Critics like Oregon Right to Life (ORTL), however, say SB 579 "permits on demand, same-day assisted suicide for people who are in a very fragile state of mind," according to Lois Anderson, ORTL executive director. "Every person has a right to be valued and treated ethically, especially during their last days of life. These people deserve the same protections under the law."
ORTL compiled a fact sheet that presents several anecdotal accounts of elder abuse resulting in death in Oregon, including real-life abuses of waiving the 15-day waiting period. In it, they argue that the waiting time curtails coercion by self-interested individuals who stand to financially benefit from the patient's hasty decision to end his life.
As noted in testimony before the Oregon Senate Health Committee by Dr. Kenneth R. Stevens, Jr., emeritus professor of radiation oncology at Oregon Health and Science University:
The proposed language in SB 579 removes this important 15-day waiting period that is for the protection of vulnerable patients.
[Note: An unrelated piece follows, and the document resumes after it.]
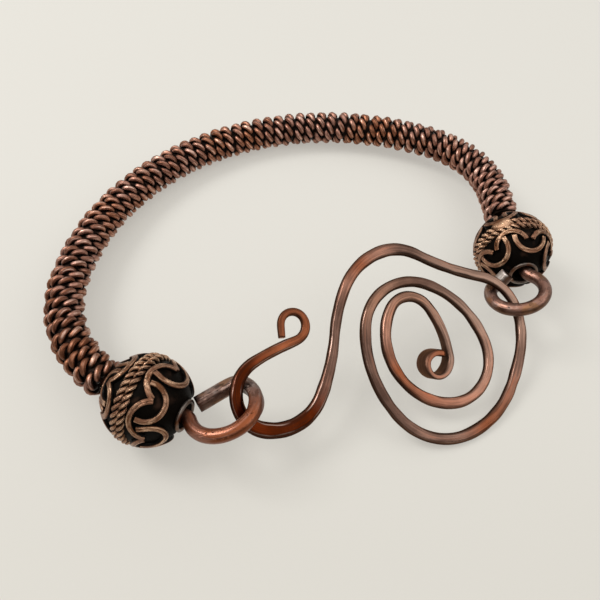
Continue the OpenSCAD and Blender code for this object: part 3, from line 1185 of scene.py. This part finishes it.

Why is this needed if someone is felt to be within 15 days of dying? Especially since making such a 15-day or less prediction is so fraught with error. The new proposed language even permits a person to obtain lethal drugs and end their life on the same day when they have made the decision to use the law! This is not what Oregonians voted for in 1994 and 1997. SB 579 removes the protection from making a too hasty decision to end one's life; a decision that may be influenced by others.
Further advancing the pro-death initiatives in Oregon, HB 2217 will widen the options for patients seeking to administer their own dose of lethal medication. Under current law, the patient must acquire a prescription and ingest it orally. The new bill would allow the use of intravenous delivery, injection or gas mask, which could require the assistance of a second party, which by definition alters the act from suicide to euthanasia.
The new bills relax protections that were put in place when the state initially legalized doctor-assisted suicide in 1994. Since then, the state has gradually approved even more permissive euthanasia and assisted-suicide laws.
In 2017, the Oregon Senate passed a controversial bill (SB 494) that allowed a "death panel" to decide to withdraw a patient's food and water, starving and dehydrating the patient to death.
Because death by dehydration and starvation is an agonizing process, opponents say the bill will eventually require an amendment to allow doctors to actively end a nonterminal patient's life, in order to cut short the pain. As of this writing, the members of Advance Directive Rules Adoption Committee, who would make such an amendment, have not been named.
Oregon's prior law permitted what are known as advance directives, a document outlining what degree of care a patient desires should he ever become mentally incapacitated, as well as allowing the patient to appoint a health care representative charged with carrying out the patient's written wishes. But the advance directives only provided instructions for patients' end-of-life issues. If the patient is under no threat of imminent death but is rationally or physically uncommunicative, the 13-member panel can vote to allow the patient to die by starvation and dehydration.
SB 494 empowers the panel to determine the fate of patients who are either comatose or mentally incompetent but otherwise not terminal.
"Senate Bill 494 is little more than the state colluding with the healthcare industry to save money on the backs of mentally ill and dementia patients," wrote Steven Ertelt for LifeNews in 2017.